Books, magazine articles and TV documentaries have in recent years shifted the country's historical debate about the war to the suffering of Germans in the Allied bombing and their mass eviction from eastern territories after the war.
While "Dresden" is part of that trend, its makers were clearly at pains to strike a balance by constantly reminding the viewer of Germany's guilt. The desire to avoid stoking controversy is evident throughout it. Everyone's point of view gets an airing.
In one scene, as the bombs start falling, a German air raid warden stops Jews entering a shelter. Before the attack, a Jewish man about to be deported in a few days' time stares out of his window and says: "I pray to God every evening that he destroys everything here." For him, the bombing comes as a release. Another scene shows Dresden cinema goers cheering at newsreel footage of German V1 rockets, called Doodlebugs by the British, causing death and destruction in London.
The film's heroine, a German nurse, tells her British lover, a downed Lancaster bomber pilot she is hiding, that the Allied bombers raining death on German civilians are "no better than the Nazis." The Germans started the bombing, is his response. A British navigator watching the firestorm down below mutters: "My sister burned to death in Coventry. I'm not shedding any tears for those bastards down there."
British pilots toast their dead comrades in a pub: "They gave their lives for England and the freedom of Europe," says one. Then the film swings to Britain's high command where air force chiefs are discussing how best to help the Soviet Red Army as it advances on Germany from the east. "We need a target with high urban concentration, flammable structures and narrow streets," says one. Another points out that years of bombardment have failed to break German morale, so why should destroying Dresden?
Co-producer van Endert said the film wants to come as close to the truth as possible. "It shows that there was a massacre of civilians. But it also explains that there were strategic reasons behind the attack, to help the Red Army end the war quickly.

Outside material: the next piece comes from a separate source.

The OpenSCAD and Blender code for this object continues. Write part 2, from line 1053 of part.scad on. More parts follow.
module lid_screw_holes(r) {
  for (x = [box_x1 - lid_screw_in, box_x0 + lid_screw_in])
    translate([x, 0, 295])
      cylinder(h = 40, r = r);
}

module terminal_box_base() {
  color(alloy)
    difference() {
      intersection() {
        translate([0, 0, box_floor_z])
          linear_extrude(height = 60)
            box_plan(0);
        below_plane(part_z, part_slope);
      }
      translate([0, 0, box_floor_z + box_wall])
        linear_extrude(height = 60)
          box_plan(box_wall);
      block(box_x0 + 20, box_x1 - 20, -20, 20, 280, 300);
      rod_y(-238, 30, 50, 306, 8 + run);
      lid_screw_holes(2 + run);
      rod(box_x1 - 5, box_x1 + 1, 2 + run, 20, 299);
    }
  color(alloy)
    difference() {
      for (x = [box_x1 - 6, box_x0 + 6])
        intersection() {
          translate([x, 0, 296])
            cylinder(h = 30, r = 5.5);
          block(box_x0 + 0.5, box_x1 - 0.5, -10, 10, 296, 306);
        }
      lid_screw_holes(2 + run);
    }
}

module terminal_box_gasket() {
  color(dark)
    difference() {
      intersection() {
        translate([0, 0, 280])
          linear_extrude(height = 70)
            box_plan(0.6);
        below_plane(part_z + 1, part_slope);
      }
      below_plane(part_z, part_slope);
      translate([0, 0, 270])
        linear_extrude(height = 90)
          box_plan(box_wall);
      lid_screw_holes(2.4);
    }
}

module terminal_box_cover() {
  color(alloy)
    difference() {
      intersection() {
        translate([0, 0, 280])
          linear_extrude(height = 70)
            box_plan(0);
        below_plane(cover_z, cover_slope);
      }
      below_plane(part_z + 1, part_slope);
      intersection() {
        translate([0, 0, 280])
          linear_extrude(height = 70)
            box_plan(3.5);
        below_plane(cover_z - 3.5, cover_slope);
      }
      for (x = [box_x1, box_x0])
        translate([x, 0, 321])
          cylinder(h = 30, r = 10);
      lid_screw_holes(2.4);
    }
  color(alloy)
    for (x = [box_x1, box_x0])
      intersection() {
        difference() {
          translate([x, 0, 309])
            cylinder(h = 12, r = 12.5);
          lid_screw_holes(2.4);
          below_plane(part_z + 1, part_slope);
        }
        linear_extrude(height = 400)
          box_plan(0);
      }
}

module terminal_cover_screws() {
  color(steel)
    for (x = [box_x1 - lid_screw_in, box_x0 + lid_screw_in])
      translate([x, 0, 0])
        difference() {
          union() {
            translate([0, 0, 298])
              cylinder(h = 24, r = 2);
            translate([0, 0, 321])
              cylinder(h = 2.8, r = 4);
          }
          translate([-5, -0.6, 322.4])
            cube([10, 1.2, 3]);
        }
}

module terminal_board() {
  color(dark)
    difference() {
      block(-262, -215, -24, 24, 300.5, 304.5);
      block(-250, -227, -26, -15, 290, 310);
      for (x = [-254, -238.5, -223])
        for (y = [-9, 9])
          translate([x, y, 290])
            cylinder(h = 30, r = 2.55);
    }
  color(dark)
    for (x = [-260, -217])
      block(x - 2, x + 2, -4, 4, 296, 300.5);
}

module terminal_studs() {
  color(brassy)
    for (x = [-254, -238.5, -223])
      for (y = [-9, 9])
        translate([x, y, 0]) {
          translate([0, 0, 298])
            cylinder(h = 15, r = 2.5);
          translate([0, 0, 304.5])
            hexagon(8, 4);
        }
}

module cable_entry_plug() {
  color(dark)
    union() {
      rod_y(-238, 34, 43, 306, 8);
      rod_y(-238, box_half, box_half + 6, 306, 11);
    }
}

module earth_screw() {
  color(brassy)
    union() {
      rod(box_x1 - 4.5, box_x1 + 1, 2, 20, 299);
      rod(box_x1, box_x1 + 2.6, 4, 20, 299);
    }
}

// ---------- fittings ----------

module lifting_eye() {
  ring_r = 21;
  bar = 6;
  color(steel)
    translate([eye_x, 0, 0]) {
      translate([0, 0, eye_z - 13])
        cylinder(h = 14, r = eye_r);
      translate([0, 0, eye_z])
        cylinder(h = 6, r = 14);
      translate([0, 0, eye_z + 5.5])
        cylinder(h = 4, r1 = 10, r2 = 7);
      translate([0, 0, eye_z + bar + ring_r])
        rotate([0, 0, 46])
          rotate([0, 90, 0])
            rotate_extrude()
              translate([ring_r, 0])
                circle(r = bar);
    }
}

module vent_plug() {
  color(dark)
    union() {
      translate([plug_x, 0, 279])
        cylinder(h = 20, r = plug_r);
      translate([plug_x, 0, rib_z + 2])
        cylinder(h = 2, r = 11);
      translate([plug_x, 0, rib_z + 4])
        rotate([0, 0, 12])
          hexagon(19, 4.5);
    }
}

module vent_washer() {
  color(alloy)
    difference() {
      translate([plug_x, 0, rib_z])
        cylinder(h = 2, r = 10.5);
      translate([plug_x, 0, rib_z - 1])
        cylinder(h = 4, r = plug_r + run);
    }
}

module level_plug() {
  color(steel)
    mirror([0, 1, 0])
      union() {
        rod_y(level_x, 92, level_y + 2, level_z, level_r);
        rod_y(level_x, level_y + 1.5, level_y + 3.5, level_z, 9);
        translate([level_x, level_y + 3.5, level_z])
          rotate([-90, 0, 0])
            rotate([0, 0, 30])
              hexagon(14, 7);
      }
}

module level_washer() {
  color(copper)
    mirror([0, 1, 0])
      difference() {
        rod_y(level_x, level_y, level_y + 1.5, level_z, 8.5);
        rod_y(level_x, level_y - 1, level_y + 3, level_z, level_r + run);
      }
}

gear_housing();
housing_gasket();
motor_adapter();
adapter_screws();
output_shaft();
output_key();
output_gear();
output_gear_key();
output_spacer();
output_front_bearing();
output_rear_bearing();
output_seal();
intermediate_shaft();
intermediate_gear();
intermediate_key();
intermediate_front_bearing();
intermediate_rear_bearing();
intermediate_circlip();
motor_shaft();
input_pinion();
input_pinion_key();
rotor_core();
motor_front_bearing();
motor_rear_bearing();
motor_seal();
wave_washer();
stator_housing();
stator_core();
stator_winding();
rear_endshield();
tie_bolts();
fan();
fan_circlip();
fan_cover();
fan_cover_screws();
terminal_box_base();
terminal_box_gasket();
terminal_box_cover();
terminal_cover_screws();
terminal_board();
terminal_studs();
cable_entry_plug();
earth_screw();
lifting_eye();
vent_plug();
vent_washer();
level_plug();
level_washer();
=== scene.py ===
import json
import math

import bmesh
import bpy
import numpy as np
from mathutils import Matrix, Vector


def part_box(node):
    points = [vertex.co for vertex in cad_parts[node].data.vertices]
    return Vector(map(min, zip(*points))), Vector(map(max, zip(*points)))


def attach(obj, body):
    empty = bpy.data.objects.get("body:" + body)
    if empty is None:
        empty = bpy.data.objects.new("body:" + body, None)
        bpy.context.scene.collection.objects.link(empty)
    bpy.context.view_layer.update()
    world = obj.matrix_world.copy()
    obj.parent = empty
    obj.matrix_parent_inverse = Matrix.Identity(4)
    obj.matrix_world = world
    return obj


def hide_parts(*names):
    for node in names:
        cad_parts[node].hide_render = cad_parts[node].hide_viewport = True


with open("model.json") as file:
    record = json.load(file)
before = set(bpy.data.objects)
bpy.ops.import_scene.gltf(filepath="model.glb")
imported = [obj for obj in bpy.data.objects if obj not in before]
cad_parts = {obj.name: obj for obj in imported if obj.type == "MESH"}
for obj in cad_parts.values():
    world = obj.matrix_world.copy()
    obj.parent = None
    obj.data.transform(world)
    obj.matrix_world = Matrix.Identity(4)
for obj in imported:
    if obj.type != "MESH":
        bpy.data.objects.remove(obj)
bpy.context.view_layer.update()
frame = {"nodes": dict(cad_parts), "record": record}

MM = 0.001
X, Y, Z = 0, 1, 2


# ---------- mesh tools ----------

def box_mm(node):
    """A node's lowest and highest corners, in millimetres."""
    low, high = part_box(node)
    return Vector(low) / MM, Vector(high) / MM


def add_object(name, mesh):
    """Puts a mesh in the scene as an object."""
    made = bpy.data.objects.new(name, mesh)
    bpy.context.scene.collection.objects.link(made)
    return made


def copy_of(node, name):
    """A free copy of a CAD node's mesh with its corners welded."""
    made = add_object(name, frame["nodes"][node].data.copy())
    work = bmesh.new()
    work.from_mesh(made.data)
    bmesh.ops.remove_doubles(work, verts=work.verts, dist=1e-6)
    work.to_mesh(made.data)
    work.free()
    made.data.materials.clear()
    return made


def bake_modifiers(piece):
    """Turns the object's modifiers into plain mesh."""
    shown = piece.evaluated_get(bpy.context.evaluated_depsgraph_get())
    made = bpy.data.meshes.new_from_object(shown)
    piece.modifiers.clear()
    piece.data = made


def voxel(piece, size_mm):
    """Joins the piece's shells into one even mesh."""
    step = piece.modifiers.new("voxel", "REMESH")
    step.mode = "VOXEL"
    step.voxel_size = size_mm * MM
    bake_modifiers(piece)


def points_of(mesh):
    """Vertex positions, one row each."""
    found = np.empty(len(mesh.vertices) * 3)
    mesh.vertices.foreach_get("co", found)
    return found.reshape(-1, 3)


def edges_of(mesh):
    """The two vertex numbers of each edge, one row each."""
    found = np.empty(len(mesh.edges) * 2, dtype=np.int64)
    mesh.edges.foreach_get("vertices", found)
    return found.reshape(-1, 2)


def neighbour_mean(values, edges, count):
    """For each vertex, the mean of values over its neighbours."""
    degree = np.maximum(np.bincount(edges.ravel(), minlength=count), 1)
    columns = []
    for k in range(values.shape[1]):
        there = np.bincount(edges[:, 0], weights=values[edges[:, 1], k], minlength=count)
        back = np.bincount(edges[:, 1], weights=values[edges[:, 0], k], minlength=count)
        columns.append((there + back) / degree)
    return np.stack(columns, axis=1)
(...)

It doesn't say that the bombers took off with the goal of killing as many civilians as possible."
The producers -- teamWorx Television & Film, ZDF and EOS Entertainment, backed by four regional German film development funds -- consulted German and British historians in making the film and the scenes of the bombing are striking and authentic.
But one problem with the film is that the love story that dominates it doesn't entirely ring true. Aryan beauty Anna Mauth, played by Felicitas Woll, falls for handsome RAF pilot Robert Newman, played by British actor John Light. OK so far. She hides him in the hospital where she works and they consummate their love one night in a hospital ward filled with German soldiers, all of whom are conveniently sleeping soundly. Less credible, however intense their desire.

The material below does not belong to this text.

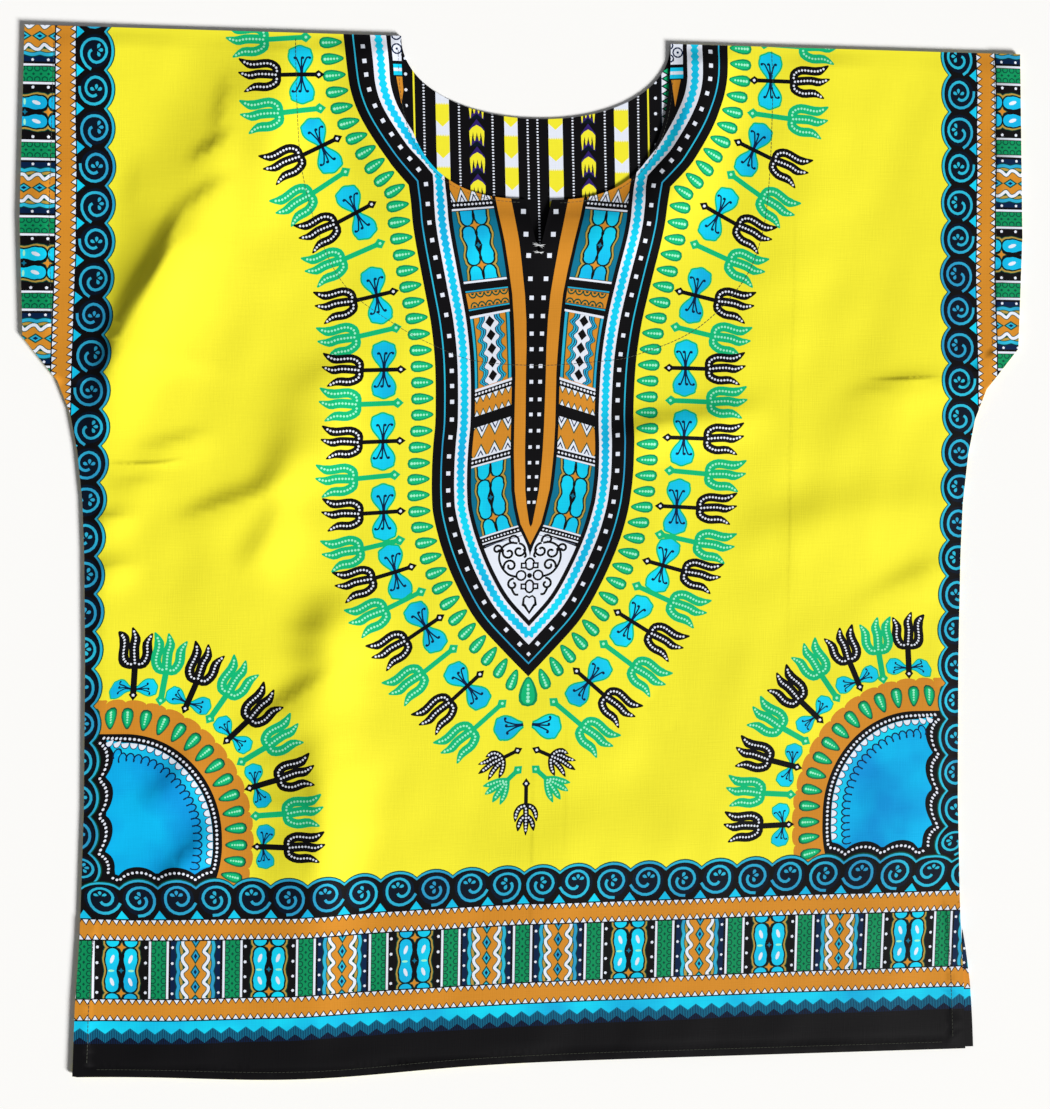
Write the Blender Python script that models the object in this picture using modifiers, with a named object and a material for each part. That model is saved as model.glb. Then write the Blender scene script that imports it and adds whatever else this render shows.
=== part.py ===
"""A dashiki: a wide pull-over shirt with cap sleeves cut in one with the body, laid flat.

Two cotton panels lie on each other, the back face down and the front on top of it. The front is cut lower at
the neck, with a short slit, and its loose cloth rises in soft folds. Metres, +Z up, +X to the right of the
picture, +Y towards the neck. The origin is under the middle of the shirt.
"""

import bmesh
import bpy
import numpy as np

# Lengths of the finished shirt, in metres, taken up from the hem.
LENGTH = 0.791  # hem to shoulder line
HEM_DIP = 0.008  # how far the hem hangs down where the left half is pulled
HEM_DIP_X = -0.180
HEM_DIP_REACH = 0.110
NECK_HALF_WIDTH = 0.103
FRONT_NECK_DEPTH = 0.120
BACK_NECK_DEPTH = 0.059
FRONT_NECK_FULLNESS = 2.85  # exponent of the neckline: 2 is an ellipse, more is squarer
BACK_NECK_FULLNESS = 2.1
SLIT_X = 0.002
SLIT_DEPTH = 0.042
SLIT_HALF_WIDTH = 0.010
VENT_TOP = 0.108  # the side seams are open below this height
BACK_SWING = 0.008  # how far the back's right vent flap lies outside the front's
BACK_SWING_FULLNESS = 0.6  # exponent of that swing: under 1 it comes in quickly below the top of the vent
BACK_INSET = 0.0008  # the back is pressed this much inside the front elsewhere

# The cut of one side, from the hem up: height above the hem, half width of the shirt there.
SIDE_CUT = (
    (0.000, 0.3530),  # hem corner
    (0.055, 0.3505),
    (0.108, 0.3465),  # top of the vent
    (0.205, 0.3425),
    (0.320, 0.3405),
    (0.400, 0.3405),
    (0.440, 0.3415),
    (0.478, 0.3450),  # the side seam turns out under the arm
    (0.506, 0.3500),
    (0.530, 0.3590),
    (0.562, 0.3840),  # lower corner of the sleeve hem
    (0.650, 0.3852),
    (0.791, 0.3800),  # upper corner, on the shoulder line
)

# Thicknesses and levels.
CLOTH = 0.0012  # wall of each panel
GAP = 0.0003  # between the panels
FRONT_FLOOR = CLOTH + GAP  # underside of the front where it lies flat
EDGE_FADE = 0.016  # folds die away over this distance inside the side edges
NECK_ROLL = 0.0035  # the front stands up round the neck, a little way from its edge
NECK_ROLL_AT = 0.026
NECK_ROLL_REACH = 0.020

# The largest folds. Each is a ridge from one end to the other: x and y of both ends above the hem, sideways
# bend of its middle to the left of its run, height, place of its highest point as a share of its length, and
# how far it spreads to the left and to the right of its run.
FOLDS = (
    # x0, y0, x1, y1, bend, height, peak, left, right
    (-0.322, 0.535, -0.196, 0.800, -0.004, 0.0120, 0.32, 0.013, 0.048),  # across the left sleeve
    (-0.285, 0.628, -0.180, 0.652, 0.000, 0.0045, 0.45, 0.011, 0.030),
    (-0.262, 0.662, -0.170, 0.722, 0.004, 0.0045, 0.45, 0.013, 0.032),
    (-0.290, 0.418, -0.165, 0.484, 0.004, 0.0070, 0.52, 0.010, 0.030),  # left side, at the waist
    (-0.196, 0.440, -0.145, 0.585, 0.008, 0.0055, 0.42, 0.014, 0.038),
    (-0.238, 0.372, -0.186, 0.436, 0.000, 0.0040, 0.50, 0.015, 0.028),
    (-0.228, 0.258, -0.138, 0.318, 0.003, 0.0060, 0.50, 0.010, 0.026),
    (-0.168, 0.282, -0.142, 0.388, 0.004, 0.0065, 0.50, 0.014, 0.034),
    (-0.345, 0.446, -0.228, 0.458, 0.003, 0.0028, 0.35, 0.009, 0.022),
    (-0.288, 0.484, -0.216, 0.496, 0.000, 0.0022, 0.50, 0.010, 0.020),
    (-0.342, 0.424, -0.298, 0.428, 0.000, 0.0028, 0.40, 0.007, 0.014),  # puckers of the left seam
    (-0.342, 0.385, -0.292, 0.388, 0.000, 0.0026, 0.40, 0.008, 0.014),
    (-0.152, 0.085, -0.148, 0.330, 0.000, 0.0030, 0.50, 0.020, 0.040),  # left half, down to the hem
    (0.115, 0.486, 0.345, 0.502, 0.004, 0.0060, 0.55, 0.026, 0.040),  # right side, across the chest
    (0.240, 0.520, 0.345, 0.524, 0.000, 0.0034, 0.55, 0.012, 0.026),
    (0.120, 0.412, 0.345, 0.404, -0.005, 0.0042, 0.50, 0.024, 0.036),
    (0.262, 0.362, 0.345, 0.374, 0.000, 0.0036, 0.60, 0.011, 0.026),
    (0.150, 0.300, 0.345, 0.262, 0.000, 0.0030, 0.55, 0.026, 0.036),
    (0.225, 0.600, 0.335, 0.750, 0.008, 0.0030, 0.45, 0.030, 0.040),  # right sleeve
    (-0.060, 0.150, 0.180, 0.185, 0.004, 0.0026, 0.50, 0.030, 0.030),  # above the hem
)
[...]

She is betrothed to another so Robert, evidently mad with love, finds a German army uniform and crashes her engagement party which is buzzing with the local Nazi top brass. This is hard enough to believe, but while at the party he even conveniently manages to uncover a morphine smuggling scam her father is involved in.

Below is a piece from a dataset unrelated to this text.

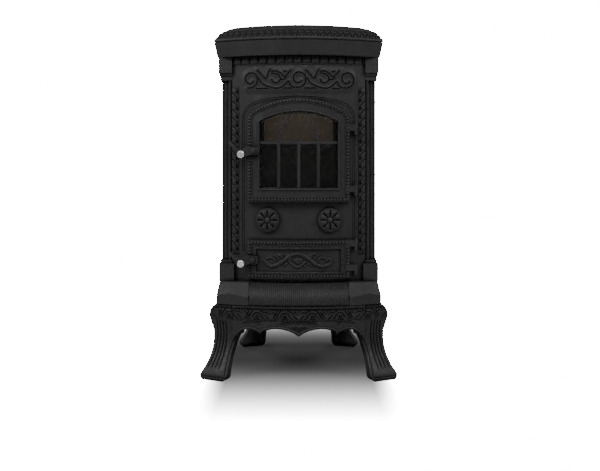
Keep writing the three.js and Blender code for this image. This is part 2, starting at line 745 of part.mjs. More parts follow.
function windowTracery() {
  const bars = MULLIONS.map((x) => rectangle(x - 4.5, x + 4.5, WINDOW_BOTTOM - 2, TRANSOM_Z));
  bars.push(rectangle(-WINDOW_HALF_WIDTH - 1, WINDOW_HALF_WIDTH + 1, TRANSOM_Z - 4, TRANSOM_Z + 4));
  for (const side of [-1, 1]) {
    bars.push(pointedArch(side));
  }
  const flats = bars.map((shape) => onBow(shape, DOOR_INNER + 3.5, DOOR_OUTER - 1));
  const opening = facing(segmentalOutline(
    WINDOW_HALF_WIDTH + 1, WINDOW_BOTTOM - 1, WINDOW_SPRING + 1, WINDOW_APEX + 1), -300, 0);
  return union(...flats).intersect(opening);
}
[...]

The film ends with Robert, after surviving the firestorm in Anna's arms, climbing up to the dome of the Frauenkirche, the baroque Church of Our Lady that has since become the symbol of Dresden't rebirth, and surveying with shock the destruction wrought by his comrades.
The Frauenkirche collapsed the day after the raid and was rebuilt only recently, opening last fall as a symbol of reconciliation, friendship and peace. It is topped by a cross crafted by a British goldsmith from Coventry whose father took part in the raid on Dresden.